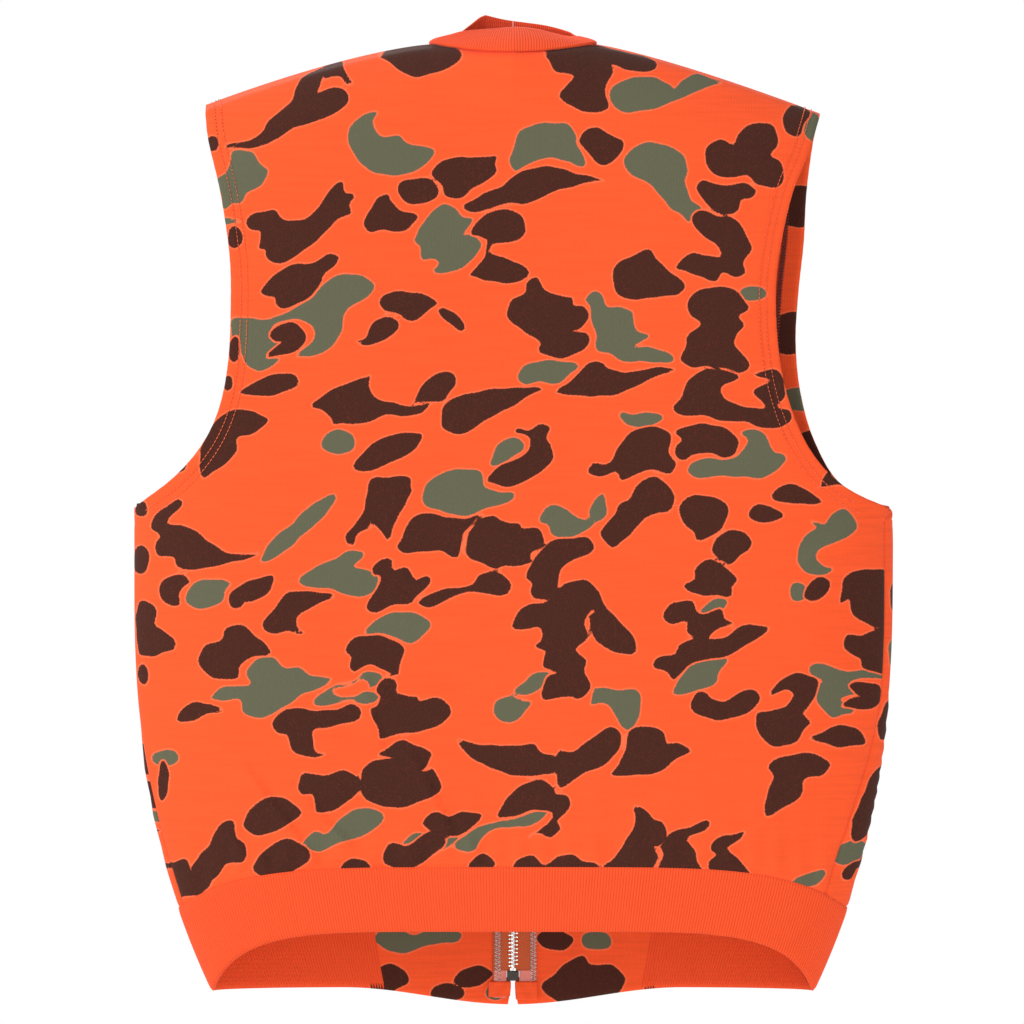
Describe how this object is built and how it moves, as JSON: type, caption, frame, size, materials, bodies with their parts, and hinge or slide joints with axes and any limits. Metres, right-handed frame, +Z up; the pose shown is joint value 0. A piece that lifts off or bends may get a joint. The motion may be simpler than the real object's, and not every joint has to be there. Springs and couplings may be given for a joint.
{
  "type": "hunting vest",
  "caption": "Sleeveless hunting vest of printed orange fleece knit, with rib collar and waistband and a separating metal zip.",
  "frame": {"origin": "middle of the back neck seam, where the hanger or the wearer's neck carries the vest", "axes": "+Z up, +Y out of the zipped front, -Y out of the back, +X to the wearer's right"},
  "size_m": [0.572, 0.0978, 0.7464],
  "materials": {
    "printed_fleece": "fleece-backed jersey, blaze orange, printed with dark brown and grey-green camouflage shapes",
    "rib_knit": "one by one rib knit, blaze orange",
    "stay_tape": "woven cotton tape",
    "zip_tape": "woven polyester zip tape, brown orange",
    "end_film": "thin translucent film welded to the end of a zip tape",
    "zip_metal": "bright aluminium, stamped and polished",
    "dark_metal": "blackened pressed metal"
  },
  "bodies": {
    "root": {"back_panel": "printed_fleece", "left_front_side": "printed_fleece", "right_front_side": "printed_fleece", "neck_tape": "stay_tape", "left_shoulder_tape": "stay_tape", "right_shoulder_tape": "stay_tape", "collar_back": "rib_knit", "waistband_back": "rib_knit"},
    "left_front": {"left_front_flap": "printed_fleece", "left_collar": "rib_knit", "left_waistband_front": "rib_knit", "left_band_end": "printed_fleece", "left_zip_tape": "zip_tape", "left_zip_teeth": "zip_metal", "left_top_stop": "zip_metal", "insertion_pin": "zip_metal", "left_zip_film": "end_film"},
    "right_front": {"right_front_flap": "printed_fleece", "right_collar": "rib_knit", "right_waistband_front": "rib_knit", "right_band_end": "printed_fleece", "right_zip_tape": "zip_tape", "right_zip_teeth": "zip_metal", "right_top_stop": "zip_metal", "retainer_pin": "zip_metal", "retainer_box": "dark_metal", "right_zip_film": "end_film"},
    "slider": {"zip_slider": "zip_metal"},
    "tab": {"pull_tab": "zip_metal"}
  },
  "joints": [
    {"name": "left_front_opens", "type": "hinge", "parent": "root", "child": "left_front", "pos_m": [-0.054, 0.0475, -0.0166], "axis": [0.1869, 0, 0.9824], "range_deg": [0, 140]},
    {"name": "right_front_opens", "type": "hinge", "parent": "root", "child": "right_front", "pos_m": [0.054, 0.0475, -0.0166], "axis": [0.1869, 0, -0.9824], "range_deg": [0, 140]},
    {"name": "zip_slide", "type": "slide", "parent": "right_front", "child": "slider", "axis": [0, 0, 1], "range_m": [-0.629, 0], "deforming": ["left_zip_teeth", "right_zip_teeth"]},
    {"name": "tab_swing", "type": "hinge", "parent": "slider", "child": "tab", "pos_m": [0, 0.04845, -0.0535], "axis": [1, 0, 0], "range_deg": [0, 170]}
  ]
}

> **AIM**: Quote the data in full, keeping each word unchanged.

> **SOLUTION TO THE EXERCISE**:
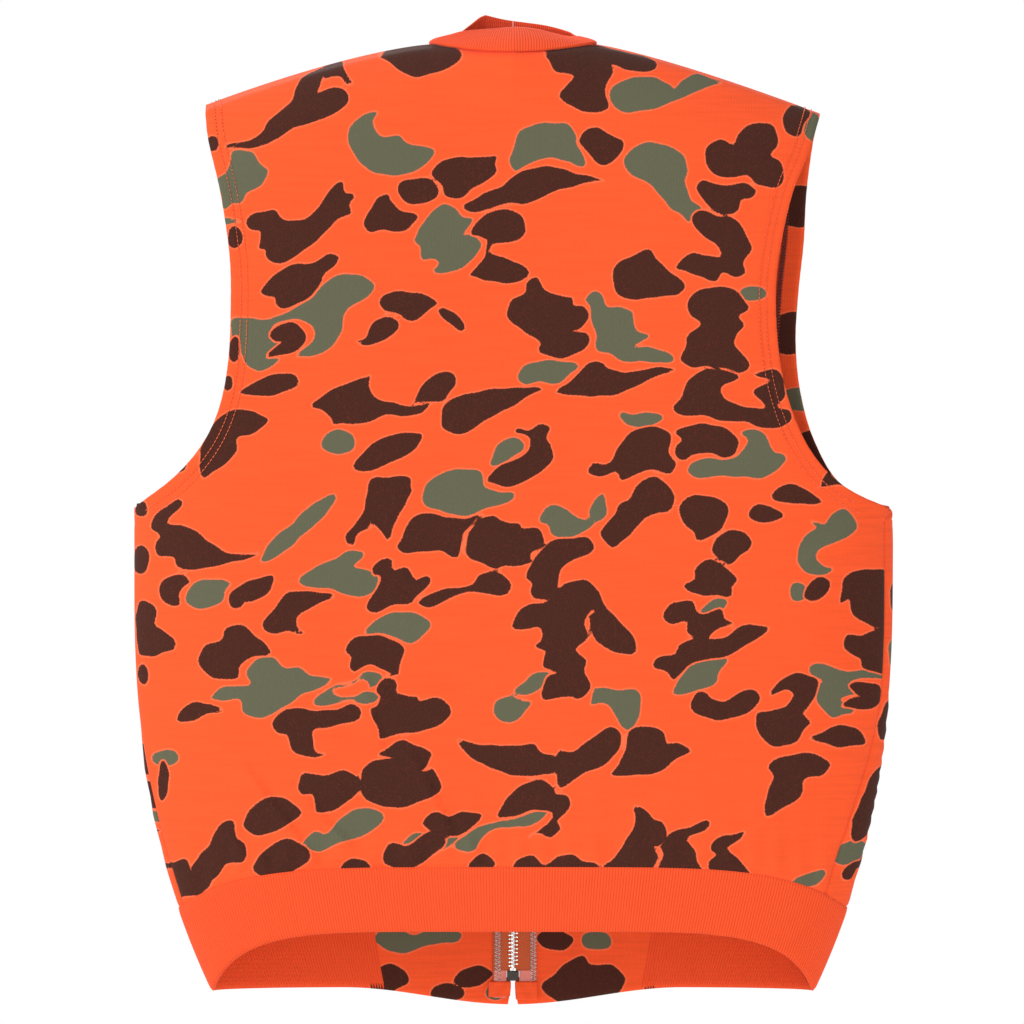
Describe how this object is built and how it moves, as JSON: type, caption, frame, size, materials, bodies with their parts, and hinge or slide joints with axes and any limits. Metres, right-handed frame, +Z up; the pose shown is joint value 0. A piece that lifts off or bends may get a joint. The motion may be simpler than the real object's, and not every joint has to be there. Springs and couplings may be given for a joint.
{
  "type": "hunting vest",
  "caption": "Sleeveless hunting vest of printed orange fleece knit, with rib collar and waistband and a separating metal zip.",
  "frame": {"origin": "middle of the back neck seam, where the hanger or the wearer's neck carries the vest", "axes": "+Z up, +Y out of the zipped front, -Y out of the back, +X to the wearer's right"},
  "size_m": [0.572, 0.0978, 0.7464],
  "materials": {
    "printed_fleece": "fleece-backed jersey, blaze orange, printed with dark brown and grey-green camouflage shapes",
    "rib_knit": "one by one rib knit, blaze orange",
    "stay_tape": "woven cotton tape",
    "zip_tape": "woven polyester zip tape, brown orange",
    "end_film": "thin translucent film welded to the end of a zip tape",
    "zip_metal": "bright aluminium, stamped and polished",
    "dark_metal": "blackened pressed metal"
  },
  "bodies": {
    "root": {"back_panel": "printed_fleece", "left_front_side": "printed_fleece", "right_front_side": "printed_fleece", "neck_tape": "stay_tape", "left_shoulder_tape": "stay_tape", "right_shoulder_tape": "stay_tape", "collar_back": "rib_knit", "waistband_back": "rib_knit"},
    "left_front": {"left_front_flap": "printed_fleece", "left_collar": "rib_knit", "left_waistband_front": "rib_knit", "left_band_end": "printed_fleece", "left_zip_tape": "zip_tape", "left_zip_teeth": "zip_metal", "left_top_stop": "zip_metal", "insertion_pin": "zip_metal", "left_zip_film": "end_film"},
    "right_front": {"right_front_flap": "printed_fleece", "right_collar": "rib_knit", "right_waistband_front": "rib_knit", "right_band_end": "printed_fleece", "right_zip_tape": "zip_tape", "right_zip_teeth": "zip_metal", "right_top_stop": "zip_metal", "retainer_pin": "zip_metal", "retainer_box": "dark_metal", "right_zip_film": "end_film"},
    "slider": {"zip_slider": "zip_metal"},
    "tab": {"pull_tab": "zip_metal"}
  },
  "joints": [
    {"name": "left_front_opens", "type": "hinge", "parent": "root", "child": "left_front", "pos_m": [-0.054, 0.0475, -0.0166], "axis": [0.1869, 0, 0.9824], "range_deg": [0, 140]},
    {"name": "right_front_opens", "type": "hinge", "parent": "root", "child": "right_front", "pos_m": [0.054, 0.0475, -0.0166], "axis": [0.1869, 0, -0.9824], "range_deg": [0, 140]},
    {"name": "zip_slide", "type": "slide", "parent": "right_front", "child": "slider", "axis": [0, 0, 1], "range_m": [-0.629, 0], "deforming": ["left_zip_teeth", "right_zip_teeth"]},
    {"name": "tab_swing", "type": "hinge", "parent": "slider", "child": "tab", "pos_m": [0, 0.04845, -0.0535], "axis": [1, 0, 0], "range_deg": [0, 170]}
  ]
}